Les pays émergents : un autre monde
Les pays émergents se trouvent dans une situation inverse de celle des pays développés. Les actifs y sont encore clairement bon marché, et il n’y a pas de bulle, car ces marchés sont restés en grande partie oubliés depuis une dizaine d’années et les banques centrales n’ont pas été prises au dépourvu par l’inflation qui est globalement maitrisée, comme par exemple à l’image du Brésil, qui a même commencé à baisser ses taux d’intérêt… De plus, les causes structurelles de l’inflation en Occident ne s’appliquent pas aux pays émergents. C’est vrai, ils ne suivent pas le plus souvent les sanctions occidentales contre la Russie, leur permettant de s’approvisionner en matières premières à des prix raisonnables, ils sont bien moins engagés dans la transition énergétique, et leur démographie, robuste, les protège du plein emploi. Aucune des grandes causes structurellement inflationnistes qui frappent de plein fouet les pays développés n’est à l’oeuvre dans les pays émergents.
Une hausse des marchés en trompe oeil depuis début 2023
Depuis le début de l’année 2023 et dans la continuité de l’année 2022, on observe une correction généralisée de tous les actifs, pendant que certaines rares grosses valeurs connaissent une hausse.
En effet, les grands indices américains et européens sont en hausse depuis le début de l’année 2023, mais cela est due principalement à l’appréciation de quelques valeurs au sein des indices. Par exemple, pour le CAC40, les performances de seulement trois société (LVMH, L’Oréal, Hermes) expliquent à elles seules toute la performance de l’indice, pendant que les 37 autres valeurs du CAC40 prises ensembles présentent une performance nulle ou négative depuis le début de l’année. Aux USA également, au sein du S&P500, qui est l’indice des 500 plus importantes sociétés américaines, seules sept sociétés expliquent toute la hausse de l’indice (les 7 que l’on appelle “les 7 magnifiques” dans les salles de marchés aux USA), pendant que les 493 autres sociétés de l’indice font ensemble une performances de 1% sur 2023 – ces sept gigantesques sociétés sont également dans le Nasdaq. En résumé, toute la hausse du marché américain s’explique par seulement sept entreprises (Apple, Microsoft, Google, Amazon, Tesla, Nvidia, Netflix)… Toutes les autres 493 sociétés de l’indice, ensembles, ont une performance proche de …0% depuis le début de l’année. Par ailleurs, la majorité des autres indices actions du monde, sont à 0 % de performances ou négatifs (Chine, Inde…), et les marchés obligataires des pays développés sont fortement négatifs en raison de la hausse des taux. Donc oui, mis à part ces quelques valeurs qui portent certains indices comme le CAC40 et les marchés américains, nous sommes bien toujours, et continuons d’être, depuis le début de l’année, dans un contexte de correction de marché aussi bien sur les actions que sur les obligations, dues à la hausse des taux d’intérêt (inflation).

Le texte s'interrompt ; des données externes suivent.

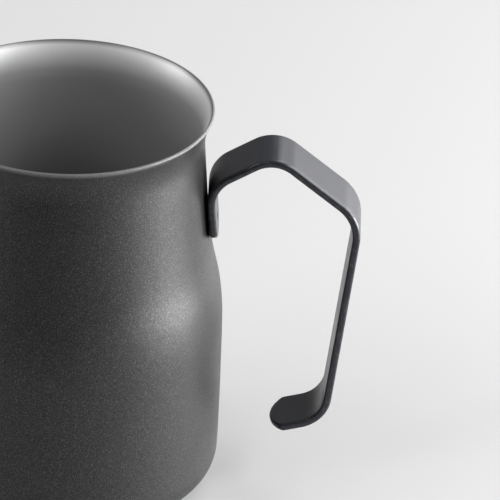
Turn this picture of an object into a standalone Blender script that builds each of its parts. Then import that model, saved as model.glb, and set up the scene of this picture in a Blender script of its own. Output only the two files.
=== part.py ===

Quelles sont nos perspectives ?
Ce changement profond de paradigme ouvre également la porte à de nouvelles opportunités. En effet, nous sommes toujours dans un schéma de dégonflement de bulles dues à l’apparition d’une inflation structurelle dans les pays occidentaux. Nous pensons néanmoins que la grande partie de la hausse de taux est désormais derrière nous et que les banquiers centraux ne devraient plus avoir à augmenter leurs taux significativement comme cela a été le cas au cours des derniers mois : c’est une réelle opportunité pour les investisseurs des pays développés. Nos convictions sont également portés vers les pays émergents qui cochent toutes les cases (marchés pas chers, démographie, politique monétaire à bon niveau, cycle économique prometteur…). Le timing semble également intéressant puisque les investisseurs institutionnels ne sont pas encore grandement positionné sur cette zone géographique.
Comment cela se traduit-il dans nos portefeuilles ?
Dans ce contexte inédit de retour brutal d’une inflation disparue depuis plus de quarante ans, nos portefeuilles étaient jusqu’au troisième trimestre 2023 résolument prudent. Effectivement, une grande partie de l’allocation était investie de manière non-directionnelle avec par exemple des fonds “long-short” : les gérants peuvent ainsi investir sur des actifs dont la valeur devrait augmenter à long terme et vendre à découvert des actifs dont la valeur devrait diminuer. Nous commençons à voir, depuis juillet 2023 aux États-Unis, une inflation qui cesse enfin de progresser (inflation core), ce qui est un signal très important pour nous. Si le phénomène économique de l’inflation est lui-même volatile, et peut connaître des vagues, le ralentissement de l’inflation « core » pour la premiere fois depuis près de deux ans, est un signal important, dans la mesure où les hausses de taux à venir pourraient être contenues (surtout aux USA). Nous avons donc procédé à une importante ré-allocation de nos portefeuilles, dans lequel nous avons augmenté sensiblement notre exposition au risque globale avec plus de la moitié de notre portefeuille investi sur des actions dont 30% sur les pays émergents. En parallèle, nous avons revu notre sélection de sociétés de gestion et nos méthodes de constructions de portefeuilles pour les adapter au nouveau contexte de taux durablement élevé.